All images in this post are sourced from Dr. Amanda Stronza. You can find out more about her work to cherish the dead here and here.
There are enough terrible things going on in the world, but I’ve inexplicably become fixated on all the terrible things going on in the world that have to do with animals. I don’t think animals have souls—though sometimes I wish they did—but there’s a special kind of pain when there are creatures who are punished for simply trying to exist.
One of my least favourite hymns is “His Eye is on the Sparrow.” The Trinity hymnal edition is a deplorable musical catastrophe, with ill-advised octave jumps that leave already-non-musical congregants baffled. But musical quibbles aside, it makes me wonder: if God was watching the flowers and sparrows in the Bible, is he watching still? Does God watch the city pigeons and the bumblebees and the groundhogs? And does God weep as I do when he sees a creature unnecessarily lost, destroyed by human hands? Does God wish he had spent more time in his book on stewarding the earth and its precious creatures? Does he grieve the callousness of humans, the way they shoot helpless animals and delight in habitat destruction?
“And God
please let the deer
on the highway
get some kind of heaven.
Something with tall soft grass
and sweet reunion.
Let the moths in porch lights
go someplace
with a thousand suns,
that taste like sugar
and get swallowed whole.
May the mice
in oil and glue
have forever dry, warm fur
and full bellies.
If I am killed
for simply living,
let death be kinder
than man.”
— “Kinder Than Man” by Althea Davis
Of course, given the choice between saving the life of a human and that of a ferret, I know I’m supposed to save the human, and at the end of the day I’d follow my moral duty in that respect. Humans are, after all, meant to be the pinnacle of God’s creation, and nowhere in the good book are we told that ocelots reflect the image of God…but, don’t they, in a way? The gaunt and starving polar bears who try eating styrofoam to stay alive, I want to believe that they’re a reflection of God’s divine image and his care for creation. And they understand what’s happening to them, even if they can’t do anything about it—hence the unethical captivity of certain animals like orcas and polar bears.
Half of Britain’s badger population are being killed on the off chance they carry bovine tuberculosis. Badger mothers are killing other badger infants because there aren’t enough resources for multiple families to survive. There is inhumane slaughter of mink on fur farms, used for fake eyelashes and oversized coats. Orcas are evolving to try to find different food sources as they lose what they once relied on. Orphaned baby sea otters—for every one rescued, how many aren’t? Thousands of Emperor Penguin chicks—four colonies’ worth—are drowning because their home melted before they could grow their sea-going feathers. Extinction are happening constantly, with estimates varying wildly but a ballpark figure of twenty-four to one hundred and fifty species lost per day.
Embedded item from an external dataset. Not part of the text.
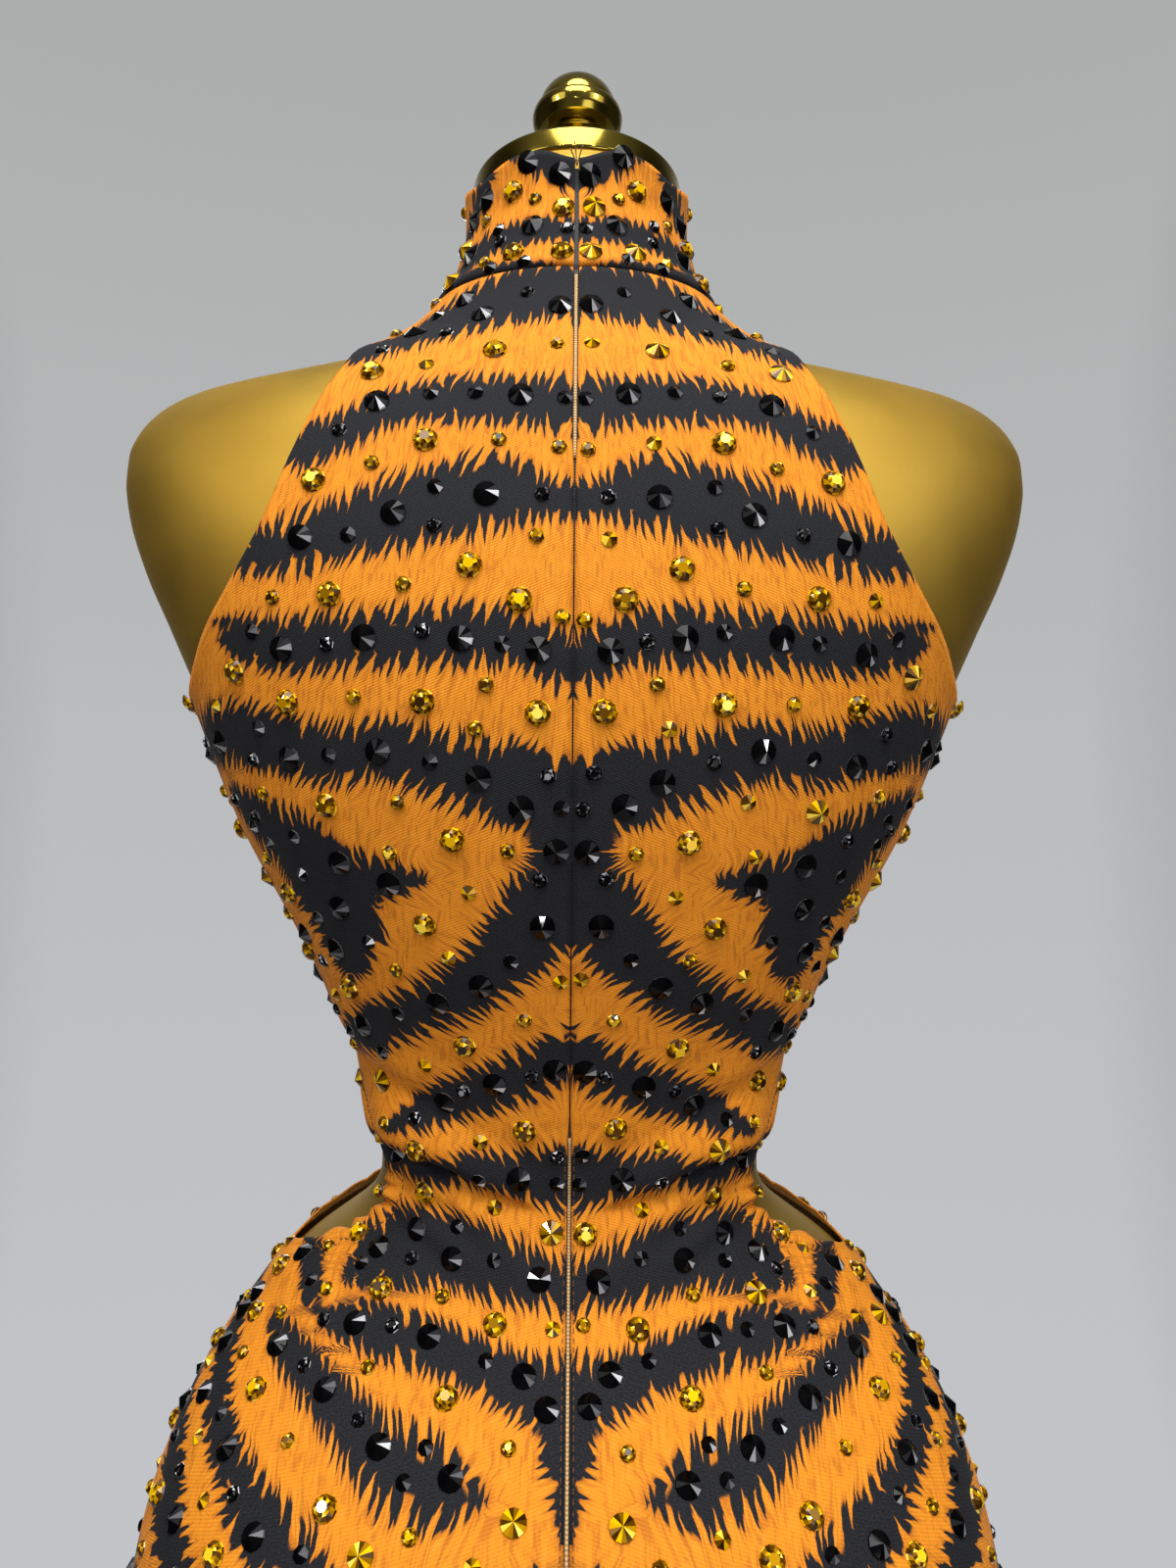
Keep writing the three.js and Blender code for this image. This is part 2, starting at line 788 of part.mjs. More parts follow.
// ---- materials and assembly ---------------------------------------------------------------------
const printedJersey = new THREE.MeshStandardMaterial({ color: 0xe0902a, roughness: 0.8, metalness: 0 });
const blackTape = new THREE.MeshStandardMaterial({ color: 0x2a2a2e, roughness: 0.7, metalness: 0 });
const goldPaint = new THREE.MeshStandardMaterial({ color: 0xb08d35, roughness: 0.35, metalness: 0.8 });
const goldPlate = new THREE.MeshStandardMaterial({ color: 0xc9a43a, roughness: 0.08, metalness: 1 });

const group = new THREE.Group();

function add(name, geometry, material, parent = group) {
  const mesh = new THREE.Mesh(geometry, material);
  mesh.name = name;
  parent.add(mesh);
  return mesh;
}

const backPanel = panel(true);
const frontPanel = panel(false);
add("back_left", backPanel, printedJersey);
add("back_right", mirrored(backPanel), printedJersey);
add("front_left", frontPanel, printedJersey);
add("front_right", mirrored(frontPanel), printedJersey);
add("collar", collarBand(), printedJersey);
add("back_zip", zipStrip(), blackTape);
add("dress_form", dressForm(), goldPaint);

const neckCentreY = body.side(neckTop);
const top = new THREE.Group();
top.position.set(0, neckCentreY, neckTop);
top.rotation.x = neckTilt;
group.add(top);
add("neck_cap", capDisc(), goldPlate, top).position.z = touchGap;
add("neck_knob", knobBall(), goldPlate, top).position.z = cap.height + 2 * touchGap;

const stumpX = (limb.inner(stumpZ) + limb.outer(stumpZ)) / 2;
const poleMesh = add("pole", standPole(base.height + touchGap, stumpZ - touchGap), goldPlate);
poleMesh.position.set(stumpX, limb.middle(stumpZ), 0);
add("base_plate", basePlate(), goldPlate);

export default group;
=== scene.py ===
import math
import random
from collections import defaultdict
from functools import lru_cache
from itertools import product

import bmesh
import bpy
import numpy as np
from mathutils import Matrix, Vector


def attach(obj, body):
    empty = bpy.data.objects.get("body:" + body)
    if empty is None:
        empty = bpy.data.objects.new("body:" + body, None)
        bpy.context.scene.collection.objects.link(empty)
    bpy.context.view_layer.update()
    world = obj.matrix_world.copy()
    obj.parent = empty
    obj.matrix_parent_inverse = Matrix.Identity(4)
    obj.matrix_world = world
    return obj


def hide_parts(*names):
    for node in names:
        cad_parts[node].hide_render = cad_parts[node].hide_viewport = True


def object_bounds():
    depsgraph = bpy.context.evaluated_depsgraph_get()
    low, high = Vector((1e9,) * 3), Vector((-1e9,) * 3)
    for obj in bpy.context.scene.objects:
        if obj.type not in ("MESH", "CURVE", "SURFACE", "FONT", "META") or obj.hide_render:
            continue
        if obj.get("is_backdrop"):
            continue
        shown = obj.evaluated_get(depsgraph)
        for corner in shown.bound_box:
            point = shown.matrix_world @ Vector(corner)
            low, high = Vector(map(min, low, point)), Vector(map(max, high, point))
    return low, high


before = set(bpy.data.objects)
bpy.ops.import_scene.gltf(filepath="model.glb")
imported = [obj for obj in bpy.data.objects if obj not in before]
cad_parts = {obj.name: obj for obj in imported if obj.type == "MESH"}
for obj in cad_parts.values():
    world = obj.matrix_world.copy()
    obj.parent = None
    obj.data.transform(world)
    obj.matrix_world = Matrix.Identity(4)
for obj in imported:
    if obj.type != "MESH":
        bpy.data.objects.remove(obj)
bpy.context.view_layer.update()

# Shapes are worked out in millimetres, as in the model's source, and meshes are made in metres.
mm = 0.001
dice = np.random.default_rng(7)


# ---- the figure under the cloth ----
crotchZ, seatZ, hemZ = 778, 838, 52
ridgeZ, underarmZ = 1411, 1248
cutoutTop, cutoutBottom = 1086, 1003
thighBlend = (850, 725)
neckSeam = {"back": 1427, "side": 1429, "front": 1398}
ease, cloth = 2.4, 1.2
stumpZ = 690

# z, half width, back, front, side, and the two exponents of each section's curve
figure = np.array([
    (1500, 48, 35, -61, -13, 2.0, 0.5),
    (1470, 47.5, 34.2, -61, -13, 2.0, 0.5),
    (1452, 51, 38, -63, -12, 2.0, 0.5),
    (1442, 54, 41, -65, -10, 2.0, 0.52),
    (1434, 58.5, 44, -67, -6, 2.0, 0.55),
    (1426, 63.5, 47.5, -69, -1, 2.0, 0.62),
    (1417, 71.5, 51.5, -72, 5, 2.0, 0.72),
    (1408, 84, 56, -75, 10, 2.0, 0.85),
    (1400, 103, 60, -78, 13, 2.0, 0.95),
    (1394, 127, 63.5, -80, 14, 2.0, 0.95),
    (1389, 150, 66, -82, 14, 2.05, 0.85),
    (1382, 176, 70, -85, 12, 2.1, 0.68),
    (1374, 187.5, 74, -89, 9, 2.2, 0.56),
    (1366, 193.5, 78, -92, 7, 2.3, 0.5),
    (1356, 197, 81.5, -96, 5, 2.4, 0.45),
    (1344, 197.5, 85, -101, 3, 2.5, 0.42),
    (1330, 195.5, 88, -107, 1, 2.6, 0.4),
    (1304, 187, 92.5, -118, 0, 2.6, 0.39),
    (1278, 175, 94, -127, 0, 2.6, 0.39),
    (1250, 163, 92.5, -133, -1, 2.55, 0.4),
    (1225, 153.5, 89, -133, -3, 2.5, 0.4),
    (1200, 144, 84, -128, -6, 2.45, 0.41),
    (1150, 119, 69, -117, -14, 2.35, 0.43),
    (1100, 97, 50, -111, -23, 2.2, 0.455),
    (1075, 91.5, 42.5, -109.5, -28, 2.15, 0.465),
    (1050, 87.5, 36, -109, -32, 2.1, 0.475),
    (1040, 87.5, 35, -109.5, -32, 2.1, 0.475),
    (1031, 90, 36, -110.5, -31, 2.1, 0.475),
    (1023, 97, 37.5, -112, -29, 2.12, 0.47),
    (1015, 108, 40, -113.5, -27, 2.15, 0.465),
    (1007, 120, 43, -115, -24, 2.18, 0.46),
    (1000, 128.5, 46.5, -116, -22, 2.2, 0.455),
    (985, 140, 57, -118, -17, 2.2, 0.455),
    (972, 149.5, 68, -119, -12, 2.22, 0.45),
    (959, 157, 80, -119.5, -8, 2.25, 0.445),
    (945, 163.5, 92, -119, -4, 2.3, 0.435),
    (917, 172.5, 112, -116, 4, 2.35, 0.43),
    (894, 176.5, 122, -112, 7, 2.35, 0.43),
    (870, 178, 127, -107, 9, 2.35, 0.43),
    (838, 177.5, 126, -101, 9, 2.35, 0.43),
    (815, 176, 121, -96, 9, 2.3, 0.44),
    (778, 173, 110, -88, 9, 2.2, 0.455),
])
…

It makes my heart ache every time I see dead baby skunks and raccoons on the side of the road. The ethical culling of wildlife is necessary, yes—I understand and support the necessity of deer hunting, fishing, and so forth—but not the wanton cavalier destruction that so many people are prone to. Cattle and other livestock were effectively made for human utilisation, albeit in ethical and responsible ways, but wild animals aren’t. Torturing and killing a wild wolf just for fun is vile, but people still do it because they can. Animals can’t fight back, not really when they could easily be mowed down by our death machines. And I know that it’s so much worse when death and destruction are weaponized against fellow humans. But I still mourn every day. I hope God does, too.
“On my way to the fertility clinic,
I pass five dead animals.
First a raccoon with all four paws to the sky
like he’s going to catch whatever bullshit load falls on him next.
Then, a grown coyote, his furred golden body soft against the white
cement lip of the traffic barrier. Trickster no longer,
an eye closed to what’s coming.
Close to the water tower that says, “Florence, Y’all,” which means I’m near Cincinnati,
but still in the bluegrass state, and close to my exit, I see
three dead deer, all staggered but together, and I realize as I speed past in my
death machine that they are a family. I say something
to myself that’s in between a prayer and curse—how dare we live
on this Earth.
I want to tell my doctor about how we all hold a duality
in our minds: futures entirely different. Footloose or forged.
I want to tell him how lately, it’s enough to be reminded that my body
is not just my body, but that I’m made of old stars and so’s he, and that last Tuesday,
I sat alone in the car by the post office and just was for a whole hour, no one
knowing how to find me, until I got out, the sound of the car door shutting like a gun,
and mailed letters, all of them saying, Thank you.”